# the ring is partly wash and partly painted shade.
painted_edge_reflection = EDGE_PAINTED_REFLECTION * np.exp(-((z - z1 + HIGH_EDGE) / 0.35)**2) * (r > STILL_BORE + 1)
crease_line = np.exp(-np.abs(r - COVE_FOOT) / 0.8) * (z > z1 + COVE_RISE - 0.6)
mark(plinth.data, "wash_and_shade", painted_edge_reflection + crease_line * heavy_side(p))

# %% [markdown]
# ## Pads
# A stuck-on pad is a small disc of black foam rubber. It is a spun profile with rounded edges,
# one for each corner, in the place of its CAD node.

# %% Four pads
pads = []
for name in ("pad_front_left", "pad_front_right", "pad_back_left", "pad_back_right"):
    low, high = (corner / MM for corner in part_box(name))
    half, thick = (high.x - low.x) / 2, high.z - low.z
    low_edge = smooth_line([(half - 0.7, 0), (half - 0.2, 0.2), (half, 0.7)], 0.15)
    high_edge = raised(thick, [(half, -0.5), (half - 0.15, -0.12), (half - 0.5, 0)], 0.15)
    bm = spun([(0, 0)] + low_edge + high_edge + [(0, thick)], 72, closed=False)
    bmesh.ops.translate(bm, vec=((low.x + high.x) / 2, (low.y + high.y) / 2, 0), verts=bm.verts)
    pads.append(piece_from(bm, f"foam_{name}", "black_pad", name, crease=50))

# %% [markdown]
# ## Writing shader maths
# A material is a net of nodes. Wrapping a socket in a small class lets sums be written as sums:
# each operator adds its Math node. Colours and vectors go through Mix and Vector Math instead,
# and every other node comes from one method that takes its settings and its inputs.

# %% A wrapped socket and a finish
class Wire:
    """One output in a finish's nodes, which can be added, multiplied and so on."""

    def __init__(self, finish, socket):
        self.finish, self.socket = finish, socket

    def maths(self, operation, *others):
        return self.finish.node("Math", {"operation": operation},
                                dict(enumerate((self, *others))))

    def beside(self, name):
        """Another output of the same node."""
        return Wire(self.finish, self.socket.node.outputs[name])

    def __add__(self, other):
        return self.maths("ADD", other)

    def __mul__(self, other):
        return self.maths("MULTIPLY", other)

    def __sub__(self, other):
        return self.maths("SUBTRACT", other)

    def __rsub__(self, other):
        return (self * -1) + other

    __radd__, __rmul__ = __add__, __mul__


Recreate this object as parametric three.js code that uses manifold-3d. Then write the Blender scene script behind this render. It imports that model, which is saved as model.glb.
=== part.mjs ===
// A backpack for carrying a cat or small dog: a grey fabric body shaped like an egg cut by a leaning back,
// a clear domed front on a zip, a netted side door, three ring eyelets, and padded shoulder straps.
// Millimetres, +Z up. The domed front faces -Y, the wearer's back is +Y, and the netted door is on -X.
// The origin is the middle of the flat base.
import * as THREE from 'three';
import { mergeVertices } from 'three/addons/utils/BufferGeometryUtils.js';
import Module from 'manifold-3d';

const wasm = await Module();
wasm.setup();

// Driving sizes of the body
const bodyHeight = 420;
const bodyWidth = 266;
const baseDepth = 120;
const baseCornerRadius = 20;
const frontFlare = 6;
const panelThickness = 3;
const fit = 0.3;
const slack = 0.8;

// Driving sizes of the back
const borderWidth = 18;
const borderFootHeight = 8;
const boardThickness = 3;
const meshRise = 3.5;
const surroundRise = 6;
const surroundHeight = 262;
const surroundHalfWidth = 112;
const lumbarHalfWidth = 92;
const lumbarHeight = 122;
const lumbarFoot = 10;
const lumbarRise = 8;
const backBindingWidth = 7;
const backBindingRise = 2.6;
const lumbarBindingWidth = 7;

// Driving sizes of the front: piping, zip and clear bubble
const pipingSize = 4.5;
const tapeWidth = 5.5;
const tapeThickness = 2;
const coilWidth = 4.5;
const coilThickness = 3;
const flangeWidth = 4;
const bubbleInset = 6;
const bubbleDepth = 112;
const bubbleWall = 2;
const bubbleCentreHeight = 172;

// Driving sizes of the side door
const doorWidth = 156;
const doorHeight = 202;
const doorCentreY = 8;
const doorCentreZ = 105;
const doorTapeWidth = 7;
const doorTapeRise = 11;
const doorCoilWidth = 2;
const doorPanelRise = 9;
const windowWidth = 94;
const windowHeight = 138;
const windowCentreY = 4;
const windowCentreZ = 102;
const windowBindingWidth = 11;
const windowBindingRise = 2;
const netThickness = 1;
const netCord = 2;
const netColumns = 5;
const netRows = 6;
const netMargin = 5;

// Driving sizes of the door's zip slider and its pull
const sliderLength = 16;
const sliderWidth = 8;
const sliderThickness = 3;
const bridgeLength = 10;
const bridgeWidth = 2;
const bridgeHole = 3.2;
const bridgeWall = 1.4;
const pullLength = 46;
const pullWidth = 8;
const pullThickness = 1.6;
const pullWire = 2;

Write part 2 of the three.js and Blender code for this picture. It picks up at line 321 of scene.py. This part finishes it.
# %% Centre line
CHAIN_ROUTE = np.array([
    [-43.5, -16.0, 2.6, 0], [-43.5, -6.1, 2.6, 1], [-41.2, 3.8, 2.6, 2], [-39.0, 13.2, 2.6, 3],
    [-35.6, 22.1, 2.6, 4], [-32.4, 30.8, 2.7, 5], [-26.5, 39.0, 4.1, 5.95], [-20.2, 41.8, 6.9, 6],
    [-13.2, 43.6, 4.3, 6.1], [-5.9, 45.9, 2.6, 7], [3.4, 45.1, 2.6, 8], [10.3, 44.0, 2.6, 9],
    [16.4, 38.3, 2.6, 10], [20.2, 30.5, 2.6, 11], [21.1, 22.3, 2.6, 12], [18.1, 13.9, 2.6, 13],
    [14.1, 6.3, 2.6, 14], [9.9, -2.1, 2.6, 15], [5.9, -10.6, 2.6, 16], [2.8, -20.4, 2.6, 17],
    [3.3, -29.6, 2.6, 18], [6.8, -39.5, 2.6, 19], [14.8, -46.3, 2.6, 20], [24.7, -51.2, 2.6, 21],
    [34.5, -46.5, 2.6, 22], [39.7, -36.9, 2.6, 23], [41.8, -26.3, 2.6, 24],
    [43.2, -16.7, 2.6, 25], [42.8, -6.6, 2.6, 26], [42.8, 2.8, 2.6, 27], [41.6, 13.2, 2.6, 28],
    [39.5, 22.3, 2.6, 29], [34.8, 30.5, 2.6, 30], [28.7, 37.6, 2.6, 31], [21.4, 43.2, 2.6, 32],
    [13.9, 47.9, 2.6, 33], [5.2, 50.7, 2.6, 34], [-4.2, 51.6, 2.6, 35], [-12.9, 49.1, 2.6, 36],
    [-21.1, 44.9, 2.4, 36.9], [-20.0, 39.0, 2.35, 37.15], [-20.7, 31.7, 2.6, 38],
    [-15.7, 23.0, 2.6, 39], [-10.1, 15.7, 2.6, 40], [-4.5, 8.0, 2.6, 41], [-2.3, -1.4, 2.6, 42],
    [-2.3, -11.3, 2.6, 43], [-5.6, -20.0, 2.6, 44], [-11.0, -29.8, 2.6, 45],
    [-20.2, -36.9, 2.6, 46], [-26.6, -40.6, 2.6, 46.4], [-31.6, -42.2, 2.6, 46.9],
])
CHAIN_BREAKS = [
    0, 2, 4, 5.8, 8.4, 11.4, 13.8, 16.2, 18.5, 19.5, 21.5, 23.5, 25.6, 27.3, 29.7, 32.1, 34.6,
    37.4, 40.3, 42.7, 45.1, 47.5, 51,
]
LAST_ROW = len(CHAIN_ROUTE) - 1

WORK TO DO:
Could you transcribe the records in full, exactly?

RESPONSE TO THE TASK:
# the ring is partly wash and partly painted shade.
painted_edge_reflection = EDGE_PAINTED_REFLECTION * np.exp(-((z - z1 + HIGH_EDGE) / 0.35)**2) * (r > STILL_BORE + 1)
crease_line = np.exp(-np.abs(r - COVE_FOOT) / 0.8) * (z > z1 + COVE_RISE - 0.6)
mark(plinth.data, "wash_and_shade", painted_edge_reflection + crease_line * heavy_side(p))

# %% [markdown]
# ## Pads
# A stuck-on pad is a small disc of black foam rubber. It is a spun profile with rounded edges,
# one for each corner, in the place of its CAD node.

# %% Four pads
pads = []
for name in ("pad_front_left", "pad_front_right", "pad_back_left", "pad_back_right"):
    low, high = (corner / MM for corner in part_box(name))
    half, thick = (high.x - low.x) / 2, high.z - low.z
    low_edge = smooth_line([(half - 0.7, 0), (half - 0.2, 0.2), (half, 0.7)], 0.15)
    high_edge = raised(thick, [(half, -0.5), (half - 0.15, -0.12), (half - 0.5, 0)], 0.15)
    bm = spun([(0, 0)] + low_edge + high_edge + [(0, thick)], 72, closed=False)
    bmesh.ops.translate(bm, vec=((low.x + high.x) / 2, (low.y + high.y) / 2, 0), verts=bm.verts)
    pads.append(piece_from(bm, f"foam_{name}", "black_pad", name, crease=50))

# %% [markdown]
# ## Writing shader maths
# A material is a net of nodes. Wrapping a socket in a small class lets sums be written as sums:
# each operator adds its Math node. Colours and vectors go through Mix and Vector Math instead,
# and every other node comes from one method that takes its settings and its inputs.

# %% A wrapped socket and a finish
class Wire:
    """One output in a finish's nodes, which can be added, multiplied and so on."""

    def __init__(self, finish, socket):
        self.finish, self.socket = finish, socket

    def maths(self, operation, *others):
        return self.finish.node("Math", {"operation": operation},
                                dict(enumerate((self, *others))))

    def beside(self, name):
        """Another output of the same node."""
        return Wire(self.finish, self.socket.node.outputs[name])

    def __add__(self, other):
        return self.maths("ADD", other)

    def __mul__(self, other):
        return self.maths("MULTIPLY", other)

    def __sub__(self, other):
        return self.maths("SUBTRACT", other)

    def __rsub__(self, other):
        return (self * -1) + other

    __radd__, __rmul__ = __add__, __mul__


Recreate this object as parametric three.js code that uses manifold-3d. Then write the Blender scene script behind this render. It imports that model, which is saved as model.glb.
=== part.mjs ===
// A backpack for carrying a cat or small dog: a grey fabric body shaped like an egg cut by a leaning back,
// a clear domed front on a zip, a netted side door, three ring eyelets, and padded shoulder straps.
// Millimetres, +Z up. The domed front faces -Y, the wearer's back is +Y, and the netted door is on -X.
// The origin is the middle of the flat base.
import * as THREE from 'three';
import { mergeVertices } from 'three/addons/utils/BufferGeometryUtils.js';
import Module from 'manifold-3d';

const wasm = await Module();
wasm.setup();

// Driving sizes of the body
const bodyHeight = 420;
const bodyWidth = 266;
const baseDepth = 120;
const baseCornerRadius = 20;
const frontFlare = 6;
const panelThickness = 3;
const fit = 0.3;
const slack = 0.8;

// Driving sizes of the back
const borderWidth = 18;
const borderFootHeight = 8;
const boardThickness = 3;
const meshRise = 3.5;
const surroundRise = 6;
const surroundHeight = 262;
const surroundHalfWidth = 112;
const lumbarHalfWidth = 92;
const lumbarHeight = 122;
const lumbarFoot = 10;
const lumbarRise = 8;
const backBindingWidth = 7;
const backBindingRise = 2.6;
const lumbarBindingWidth = 7;

// Driving sizes of the front: piping, zip and clear bubble
const pipingSize = 4.5;
const tapeWidth = 5.5;
const tapeThickness = 2;
const coilWidth = 4.5;
const coilThickness = 3;
const flangeWidth = 4;
const bubbleInset = 6;
const bubbleDepth = 112;
const bubbleWall = 2;
const bubbleCentreHeight = 172;

// Driving sizes of the side door
const doorWidth = 156;
const doorHeight = 202;
const doorCentreY = 8;
const doorCentreZ = 105;
const doorTapeWidth = 7;
const doorTapeRise = 11;
const doorCoilWidth = 2;
const doorPanelRise = 9;
const windowWidth = 94;
const windowHeight = 138;
const windowCentreY = 4;
const windowCentreZ = 102;
const windowBindingWidth = 11;
const windowBindingRise = 2;
const netThickness = 1;
const netCord = 2;
const netColumns = 5;
const netRows = 6;
const netMargin = 5;

// Driving sizes of the door's zip slider and its pull
const sliderLength = 16;
const sliderWidth = 8;
const sliderThickness = 3;
const bridgeLength = 10;
const bridgeWidth = 2;
const bridgeHole = 3.2;
const bridgeWall = 1.4;
const pullLength = 46;
const pullWidth = 8;
const pullThickness = 1.6;
const pullWire = 2;

Write part 2 of the three.js and Blender code for this picture. It picks up at line 321 of scene.py. This part finishes it.
# %% Centre line
CHAIN_ROUTE = np.array([
    [-43.5, -16.0, 2.6, 0], [-43.5, -6.1, 2.6, 1], [-41.2, 3.8, 2.6, 2], [-39.0, 13.2, 2.6, 3],
    [-35.6, 22.1, 2.6, 4], [-32.4, 30.8, 2.7, 5], [-26.5, 39.0, 4.1, 5.95], [-20.2, 41.8, 6.9, 6],
    [-13.2, 43.6, 4.3, 6.1], [-5.9, 45.9, 2.6, 7], [3.4, 45.1, 2.6, 8], [10.3, 44.0, 2.6, 9],
    [16.4, 38.3, 2.6, 10], [20.2, 30.5, 2.6, 11], [21.1, 22.3, 2.6, 12], [18.1, 13.9, 2.6, 13],
    [14.1, 6.3, 2.6, 14], [9.9, -2.1, 2.6, 15], [5.9, -10.6, 2.6, 16], [2.8, -20.4, 2.6, 17],
    [3.3, -29.6, 2.6, 18], [6.8, -39.5, 2.6, 19], [14.8, -46.3, 2.6, 20], [24.7, -51.2, 2.6, 21],
    [34.5, -46.5, 2.6, 22], [39.7, -36.9, 2.6, 23], [41.8, -26.3, 2.6, 24],
    [43.2, -16.7, 2.6, 25], [42.8, -6.6, 2.6, 26], [42.8, 2.8, 2.6, 27], [41.6, 13.2, 2.6, 28],
    [39.5, 22.3, 2.6, 29], [34.8, 30.5, 2.6, 30], [28.7, 37.6, 2.6, 31], [21.4, 43.2, 2.6, 32],
    [13.9, 47.9, 2.6, 33], [5.2, 50.7, 2.6, 34], [-4.2, 51.6, 2.6, 35], [-12.9, 49.1, 2.6, 36],
    [-21.1, 44.9, 2.4, 36.9], [-20.0, 39.0, 2.35, 37.15], [-20.7, 31.7, 2.6, 38],
    [-15.7, 23.0, 2.6, 39], [-10.1, 15.7, 2.6, 40], [-4.5, 8.0, 2.6, 41], [-2.3, -1.4, 2.6, 42],
    [-2.3, -11.3, 2.6, 43], [-5.6, -20.0, 2.6, 44], [-11.0, -29.8, 2.6, 45],
    [-20.2, -36.9, 2.6, 46], [-26.6, -40.6, 2.6, 46.4], [-31.6, -42.2, 2.6, 46.9],
])
CHAIN_BREAKS = [
    0, 2, 4, 5.8, 8.4, 11.4, 13.8, 16.2, 18.5, 19.5, 21.5, 23.5, 25.6, 27.3, 29.7, 32.1, 34.6,
    37.4, 40.3, 42.7, 45.1, 47.5, 51,
]
LAST_ROW = len(CHAIN_ROUTE) - 1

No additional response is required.